Im Rahmen des vorstehend dargestellten BEPS Aktionsplans der OECD befasst sich „BEPS Action 7: Preventing the Artificial Avoidance of PE Status“Footnote 71 mit der Begründung von Betriebsstätten/Vertreterbetriebsstätten. Die vorgesehenen Änderungen sind in Abschn. 2.3.2 dargestellt und in den nachfolgenden Ausführungen bereits enthalten.

International ist der Betriebsstättenbegriff gemäß Art. 5 OECD-MA definiert.
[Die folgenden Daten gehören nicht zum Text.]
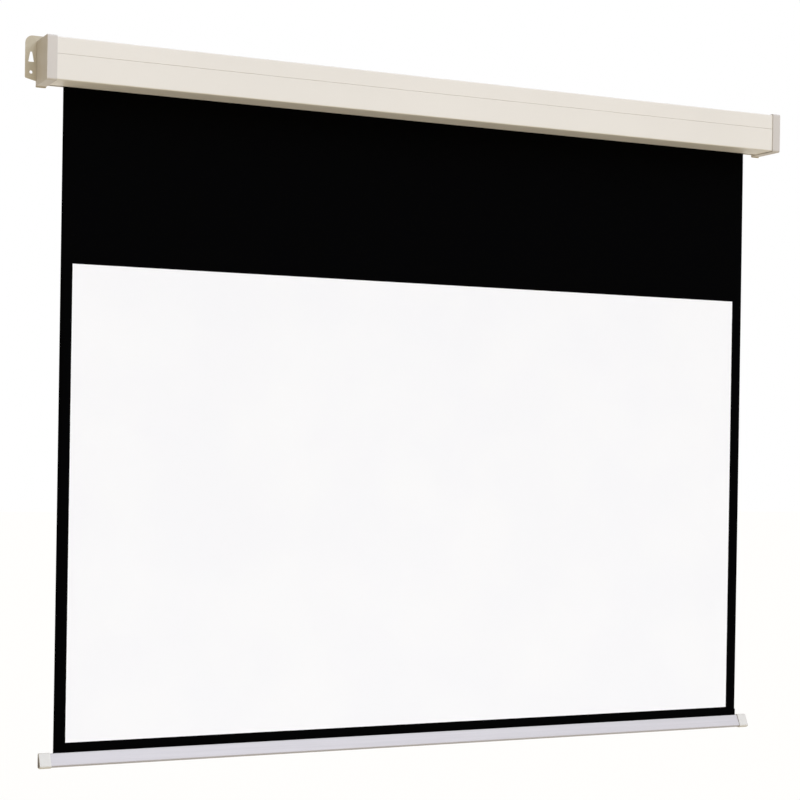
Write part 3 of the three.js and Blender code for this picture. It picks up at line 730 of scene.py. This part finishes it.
def end_cap(side, word):
    """A cap that sleeves over the casing's end. The right one has the motor's holes."""
    low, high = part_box(f"{word}_end_cap")
    outer, inner = (high.x, low.x) if side > 0 else (low.x, high.x)
    outline = [
        (high.y, high.z, CAP_REAR_RADIUS),
        (high.y, low.z, CAP_REAR_RADIUS),
        (low.y, low.z, CAP_CORNER_RADIUS),
        (low.y, high.z, CAP_CORNER_RADIUS),
    ]
    bm = bmesh.new()
    prism(bm, outline, at(ACROSS, inner), outer - inner)
    soften(bm, CAP_EDGE, lambda edge: lies_at(edge, outer))
    soften(bm, CAP_MOUTH_EDGE, lambda edge: lies_at(edge, inner))
    mouth = at(ACROSS, inner)
    floor = at(ACROSS, outer - side * CAP_WALL)
    pocket(bm, widest(bm, (-side, 0, 0)), casing_outline(FIT_GAP), mouth, floor)
    if side > 0:
        axis = middle_of("motor_tube")
        inlet = middle_of("cable_grommet")
        holes = [
            round_hole(axis.y, middle_of("upper_limit_screw").z, LIMIT_HOLE_RADIUS),
            round_hole(axis.y, middle_of("lower_limit_screw").z, LIMIT_HOLE_RADIUS),
            round_hole(inlet.y, inlet.z, INLET_HOLE_RADIUS),
        ]
        bmesh.ops.recalc_face_normals(bm, faces=bm.faces)
        outside = widest(bm, (1, 0, 0))
        floors = [face for face in bm.faces if lies_at(face, outer - CAP_WALL)]
        faces = [outside, max(floors, key=lambda face: face.calc_area())]
        pierce(bm, faces, [at(ACROSS, outer), floor], holes)
    solid_piece(f"{word}_cap", bm, CAP_PLASTIC, "housing", [f"{word}_end_cap"])


def wall_bracket(side, word):
    """The plate behind a cap, with its ear, its foot, its keyhole and its screw holes."""
    low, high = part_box(f"{word}_wall_bracket")
    cap_low, cap_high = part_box(f"{word}_end_cap")
    outer, inner = (high.x, low.x) if side > 0 else (low.x, high.x)
    cap_outer = cap_high.x if side > 0 else cap_low.x
    thickness = high.y - low.y
    hole_x = cap_outer + side * KEYHOLE_OUT
    ear_bottom = cap_low.z + EAR_FOOT_RISE
    ear = [
        (inner, high.z),
        (outer, high.z, EAR_CORNER_RADIUS),
        (outer, ear_bottom + EAR_CHAMFER_HEIGHT, EAR_LOWER_RADIUS),
        (cap_outer, ear_bottom),
        (cap_outer, cap_low.z - FOOT_DROP, FOOT_RADIUS),
        (inner + side * FOOT_CHAMFER, cap_low.z - FOOT_DROP),
        (inner, cap_low.z - FOOT_DROP + FOOT_CHAMFER),
    ]
    base = KEYHOLE_APEX_RADIUS - KEYHOLE_HEIGHT
    apex_round = NEARLY_HALF_ROUND * KEYHOLE_APEX_RADIUS
    keyhole = [
        (hole_x - KEYHOLE_APEX_RADIUS, KEYHOLE_APEX_RADIUS, apex_round),
        (hole_x + KEYHOLE_APEX_RADIUS, KEYHOLE_APEX_RADIUS, apex_round),
        (hole_x + KEYHOLE_WIDTH / 2, base, KEYHOLE_BASE_RADIUS),
        (hole_x - KEYHOLE_WIDTH / 2, base, KEYHOLE_BASE_RADIUS),
    ]
    back = at(UPRIGHT, -high.y)
    bm = bmesh.new()
    prism(bm, ear, back, thickness)
    soften(bm, PLATE_EDGE, lambda edge: abs(edge.verts[0].co.y - edge.verts[1].co.y) < SAME_PLACE)
    screws = [middle_of(f"{word}_{place}_bracket_screw") for place in ("upper", "lower")]
    holes = [
        lambda bm, plane: ring(bm, keyhole, plane),
        round_hole(hole_x, LOCK_HOLE_Z, LOCK_HOLE_RADIUS),
        *(sink_hole(screw, back) for screw in screws),
    ]
    faces = [widest(bm, (0, 1, 0)), widest(bm, (0, -1, 0))]
    pierce(bm, faces, [back, at(UPRIGHT, -low.y)], holes)
    replaced = [f"{word}_wall_bracket"]
    solid_piece(f"{word}_bracket", bm, BRACKET_PAINT, "housing", replaced)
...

Es ist zu beachten, dass der Betriebsstättenbegriff im OECD-MA enger ist, als dies im nationalen Steuerrecht der Fall ist, denn folgende Geschäftseinrichtungen begründen gem. Art. 5 Abs. 4 OECD-MA keine Betriebsstätte, auch wenn die sonstigen Tatbestandsmerkmale erfüllt sind:

„Einrichtungen, die ausschließlich zur Lagerung, Ausstellung oder Auslieferung von Gütern oder Waren des Unternehmens benutzt werden

  • Bestände von Gütern oder Waren des Unternehmens, die ausschließlich

    • zur Lagerung, Ausstellung oder Auslieferung unterhalten werden

    • zu dem Zweck unterhalten werden, durch ein anderes Unternehmen bearbeitet oder verarbeitet zu werden

  • Eine feste Geschäftseinrichtung, die ausschließlich zu dem Zweck unterhalten wird,

    • für das Unternehmen Güter oder Waren einzukaufen oder Informationen zu beschaffen

    • für das Unternehmen andere Tätigkeiten auszuüben.“

Voraussetzung ist, dass die Tätigkeiten vorbereitender Art sind oder eine Hilfstätigkeit darstellen. Im Falle einer Kombination dieser Tätigkeiten ist Voraussetzung, dass die gesamte kombinierte Tätigkeit ausschließlich vorbereitender Art ist oder eine Hilfstätigkeit darstellt.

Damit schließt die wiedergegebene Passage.